--- Start of INFORMATION PROVIDED ---
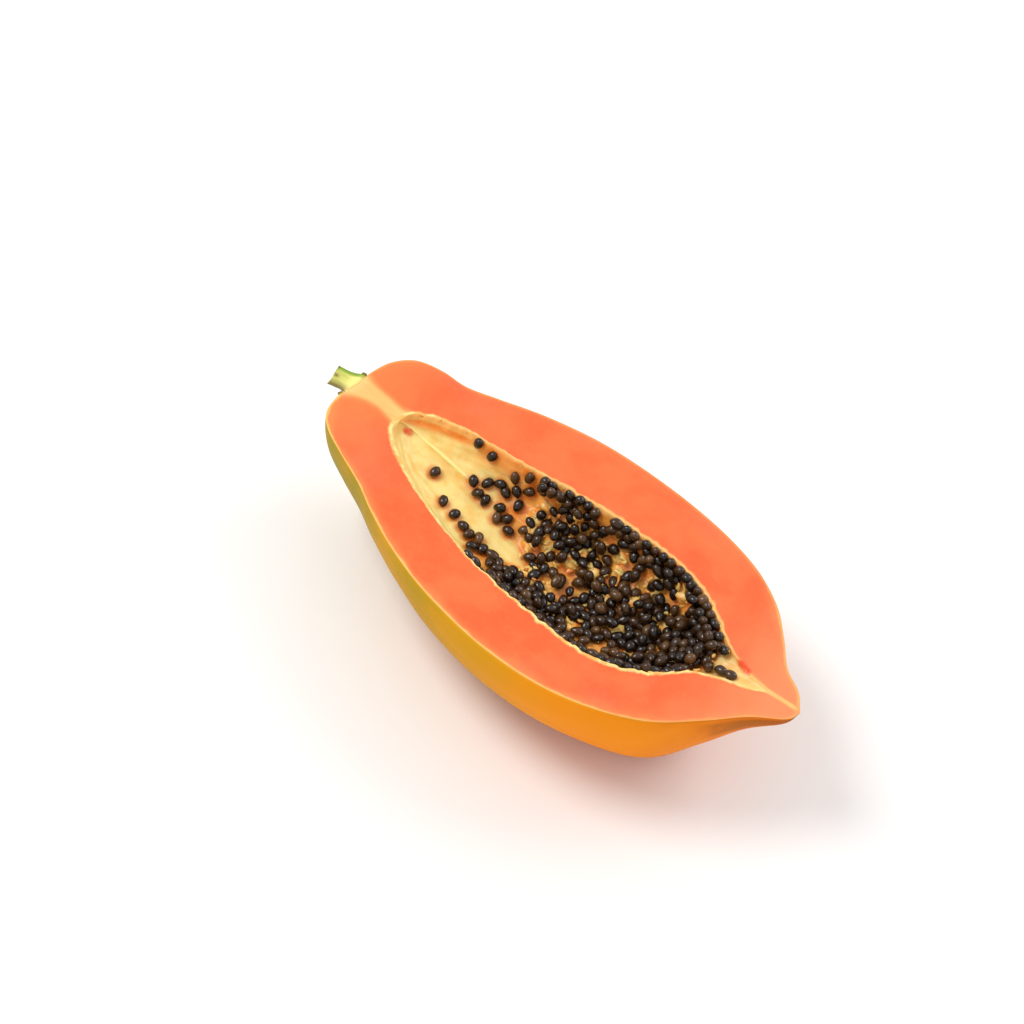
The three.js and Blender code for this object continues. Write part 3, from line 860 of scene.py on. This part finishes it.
def make_seeds():
    """The mass of seeds and the single ones, as one piece for each side and stretch."""
    rng = np.random.default_rng(21)
    lone = [(station_at(x, degrees), degrees, LONE_HEIGHT) for x, degrees, _ in LONE_SEEDS]
    settled = zip(settle_seeds(rng), np.array(lone).T)
    u, turn, lift = (np.append(crowd, single) for crowd, single in settled)
    angle = np.radians(turn)
    place = lining_at(u, angle)
    along, inward = inward_at(u, angle)
    centre = place + inward * lift[:, None]
    centre[:, 2] = np.minimum(centre[:, 2], -SEED_HEADROOM)
    shape, shape_faces = egg()
    material = seed_material()
    groups = {}
    for i in range(len(u)):
        x = place[i, 0]
        side = next((s for s, (a, b) in SIDES.items() if a <= turn[i] <= b), "near")
        stretch = next(s for s, (a, b) in STRETCHES.items() if a <= x <= b)
        spin, tilt = rng.uniform(0, math.pi), rng.normal(0, 0.3)
        size = np.array(SEED_SIZE) * rng.normal(1, 0.07) * (rng.normal(1.02, 0.05), 1, 1)
        if i >= SEED_COUNT:
            spin, tilt = math.radians(LONE_SEEDS[i - SEED_COUNT][2]), 0
            size = np.array(SEED_SIZE)
        if centre[i, 2] > -SEED_HEADROOM - 1.5:
            tilt *= 0.3
        side_way = np.cross(inward[i], along[i])
        axis = along[i] * math.cos(spin) + side_way * math.sin(spin)
        axis = axis * math.cos(tilt) + inward[i] * math.sin(tilt)
        lumps = 1 + 0.05 * ripple(shape * 5, 3.0, rng, 6)[:, None]
        body = turned_body(shape, size, lumps, axis, inward[i], centre[i])
        groups.setdefault((side, stretch), []).append((body, rng.uniform(0, 1)))
    for (side, stretch), seeds in groups.items():
        bodies, tones = zip(*seeds)
        name = f"seeds_{side}_{stretch}"
        piece = join_shells(f"fine_{name}", bodies, tones, shape_faces, material)
        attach(piece, "root")
        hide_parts(name)


def shred_spots(rng):
    """Shreds as (x, degrees, height over the lining, length, width, tone)."""
    spots = []
    for x, degrees, radius in all_gaps():
        for _ in range(GAP_SHREDS):
            spots.append((x + rng.normal(0, 0.4 * radius), degrees + rng.normal(0, radius),
                          rng.uniform(1.4, 2.8), rng.uniform(3, 5.5), rng.uniform(1.2, 2.2),
                          rng.uniform(0, 0.6)))
    front, end = np.array(SEED_FRONT, float).T, np.array(SEED_END, float).T
    for _ in range(LOOSE_SHREDS):
        degrees = rng.uniform(4, 118)
        low, high = np.interp(degrees, *front), np.interp(degrees, *end)
        spots.append((rng.uniform(low + 1, high), degrees, rng.uniform(0.6, 3.4),
                      rng.uniform(2, 4), rng.uniform(1.3, 2.2), rng.uniform(0.2, 1)))
    for start, stop, degrees, pace in RIM_SHREDS:
        for x in np.arange(start, stop, pace):
            spots.append((x + rng.uniform(-1.5, 1.5), degrees + rng.uniform(-1, 1),
                          rng.uniform(-0.2, 0.4), rng.uniform(2, 4), rng.uniform(1.0, 1.8),
                          rng.uniform(0, 0.8)))
    return spots


def make_pulp():
    """Shreds of wet pulp between the seeds, in the gaps and along the torn rim."""
    rng = np.random.default_rng(41)
    spots = shred_spots(rng)
    shape, shape_faces = egg(10, 8)
    bodies = []
    for x, degrees, height, length, width, _ in spots:
        u, angle = np.array([station_at(x, degrees)]), np.array([math.radians(degrees)])
        along, inward = (v[0] for v in inward_at(u, angle))
        centre = lining_at(u, angle)[0] + inward * height
        at_rim = min(degrees, 180 - degrees) < 4.5
        spin = rng.normal(0, 0.35) if at_rim else rng.uniform(0, math.pi)
        centre[2] = min(centre[2], -0.25 if at_rim else -1.0)
        size = np.array((length, width, rng.uniform(0.9, 1.4)))
        lumps = 1 + 0.22 * ripple(shape * size, 1.9, rng, 7)[:, None]
        bent = shape.copy()
        bent[:, 1] += rng.normal(0, 0.5) * shape[:, 0]**2 * length / width
        bent[:, 2] += rng.uniform(-0.2, 0.9) * (shape[:, 0]**2 - 0.08)
        axis = along * math.cos(spin) + np.cross(inward, along) * math.sin(spin)
        bodies.append(turned_body(bent, size, lumps, axis, inward, centre))
    tones = [tone for *_, tone in spots]
    piece = join_shells("pulp_shreds", bodies, tones, shape_faces, pulp_material())
    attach(piece, "root")


def ring_faces(first, second):
    """Quads between two rings of point numbers."""
    nexts = [*range(1, len(first)), 0]
    return [(first[b], first[a], second[a], second[b]) for a, b in enumerate(nexts)]


def make_stem():
    """The stub of stem: a half round that bends, with a flared foot, fibres and a slanted end."""
    rng = np.random.default_rng(3)
    stations, under, top = 60, 44, 20
    places = np.linspace(0, 1, stations)
    centres = curve_through(STEM_CENTRE, places)
    radii = curve_through([(r, 0) for r in STEM_RADIUS], places)[:, 0]
    headings = np.gradient(centres, axis=0)
    headings /= np.linalg.norm(headings, axis=1, keepdims=True)
    points, faces = [], []
    values = {key: [] for key in ("cut", "green", "shade", "brown")}

    def add(place, **known):
        """The numbers of new points, whose values are 0 unless known."""
        start = len(points)
        points.extend(place)
        for key, numbers in values.items():
            numbers.extend(np.broadcast_to(known.get(key, 0.0), len(place)))
        return list(range(start, len(points)))

    loops = []
    for i, u in enumerate(places):
        angles = np.linspace(0, math.pi, under)
        wave = 1 + 0.035 * np.sin(angles * 9 + 1.3) + 0.02 * np.sin(angles * 17 + 3 * u)
        across = radii[i] * wave * np.cos(angles)
        depth = -radii[i] * wave * np.sin(angles)
        face = np.linspace(across[-1], across[0], top + 2)[1:-1]
        hollow = -0.3 - 0.7 * (1 - (face / radii[i])**2) * (1 - smooth(0.4, 0.8, u))
        across, depth = np.append(across, face), np.append(depth, hollow)
        depth -= 0.45 * smooth(-1.6, -0.2, centres[i, 0])
        share = across / radii[i]
        slant = (0.35 * (depth + radii[i]) - 2.2) * (1 - smooth(0, 0.3, u))
        rough = 0.22 * rng.normal(size=len(across)) * (i < 2)
        ring = np.stack([centres[i, 0] - headings[i, 1] * across + slant + rough,
                         centres[i, 1] + headings[i, 0] * across, depth], -1)
        from_pith = (ring[:, :2] - PITH) / PITH_SIZE
        is_face = 1.0 * (np.arange(len(ring)) >= under)
        loops.append(add(
            ring, cut=is_face, green=smooth(0.62, 0.9, share) * (1 - 0.6 * smooth(0.6, 1, u)),
            # Painted shade on the near half of the stub, fading towards its end
            shade=smooth(0.1, 0.9, -share) * 0.85 * (1 - smooth(0.55, 0.9, u)),
            brown=0.85 * np.exp(-(from_pith**2).sum(1)) * is_face,
        ))
    for first, second in zip(loops, loops[1:]):
        faces += ring_faces(first, second)
    # Cut end, in rings that step in to the brown pith, and the hidden foot
    rim = np.array(points)[loops[0]]
    middle = rim.mean(0)
    outer = loops[0]
    for share, brown in END_RINGS:
        step_in = (PITH_DEPTH * (share < 0.4), 0, 0)
        loop = add(middle + (rim - middle) * share + step_in, cut=1.0, brown=brown)
        faces += ring_faces(loop, outer)
        outer = loop
    for loop, turn, brown in ((outer, 1, 1.0), (loops[-1], -1, 0.0)):
        middle = np.mean([points[k] for k in loop], axis=0)
        pole, = add([middle], cut=brown, brown=brown)
        faces += [(pole, a, b)[::turn] for a, b in zip(loop, loop[1:] + loop[:1])]
    shape, shape_faces = egg(8, 10)
    for centre, size in KNOBS:
        lumps = 1 + 0.15 * ripple(shape * 4, 2.0, rng, 6)[:, None]
        knob = add(shape * size * lumps + centre, green=0.4, shade=0.3, brown=0.6)
        faces += [tuple(knob[k] for k in face) for face in shape_faces]
    piece = make_object("stem_stub", points, faces, values=values, materials=(stem_material(),))
    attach(piece, "root")
    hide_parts("stem")


def make_camera():
    az, el, roll = (math.radians(v) for v in (VIEW_AZIMUTH, VIEW_ELEVATION, VIEW_ROLL))
    back = Vector((math.sin(az) * math.cos(el), -math.cos(az) * math.cos(el), math.sin(el)))
    level = Vector((math.cos(az), math.sin(az), 0))
    up = back.cross(level)
    right_turned = level * math.cos(roll) + up * math.sin(roll)
    up_turned = up * math.cos(roll) - level * math.sin(roll)
    data = bpy.data.cameras.new("photo_view")
    data.lens, data.sensor_width, data.clip_end = LENS, SENSOR, VIEW_REACH
    camera = bpy.data.objects.new("photo_view", data)
    turn = Matrix((right_turned, up_turned, back)).transposed().to_4x4()
    camera.matrix_world = Matrix.Translation((VIEW_AIM + SCAR + back * VIEW_DISTANCE) * MM) @ turn
    bpy.context.scene.collection.objects.link(camera)
    bpy.context.scene.camera = camera


def make_light(name, place, size, watts, colour):
    data = bpy.data.lights.new(name, "AREA")
    data.shape, data.size, data.energy, data.color = "DISK", size, watts, colour
    light = bpy.data.objects.new(name, data)
    light.location = place
    light.rotation_euler = (LIGHT_AIM - Vector(place)).to_track_quat("-Z", "Y").to_euler()
    bpy.context.scene.collection.objects.link(light)


def make_studio():
    s = Shader("pale_floor")
    material = s.finish(srgb(246, 246, 246), Roughness=0.8)
    mesh = bpy.data.meshes.new("floor")
    half = FLOOR_HALF
    corners = [(-half, -half, 0), (half, -half, 0), (half, half, 0), (-half, half, 0)]
    mesh.from_pydata(corners, [], [(0, 1, 2, 3)])
    mesh.materials.append(material)
    floor = bpy.data.objects.new("floor", mesh)
    floor.location.z = -FLOOR_DROP
    bpy.context.scene.collection.objects.link(floor)
    world = bpy.data.worlds.new("studio")
    world.use_nodes = True
    sky = world.node_tree.nodes["Background"].inputs
    sky["Color"].default_value = (1, 1, 1, 1)
    sky["Strength"].default_value = SKY_STRENGTH
    bpy.context.scene.world = world
    for name, settings in LIGHTS.items():
        make_light(name, *settings)
    bpy.context.scene.view_settings.view_transform = "Standard"


make_camera()
make_fruit()
make_seeds()
make_pulp()
make_stem()
make_studio()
--- End of INFORMATION PROVIDED ---
EXERCISE GOAL
Identify and copy all lines with the word "name".

FINISHED ANSWER
        name = f"seeds_{side}_{stretch}"
        piece = join_shells(f"fine_{name}", bodies, tones, shape_faces, material)
        hide_parts(name)
def make_light(name, place, size, watts, colour):
    data = bpy.data.lights.new(name, "AREA")
    light = bpy.data.objects.new(name, data)
    for name, settings in LIGHTS.items():
        make_light(name, *settings)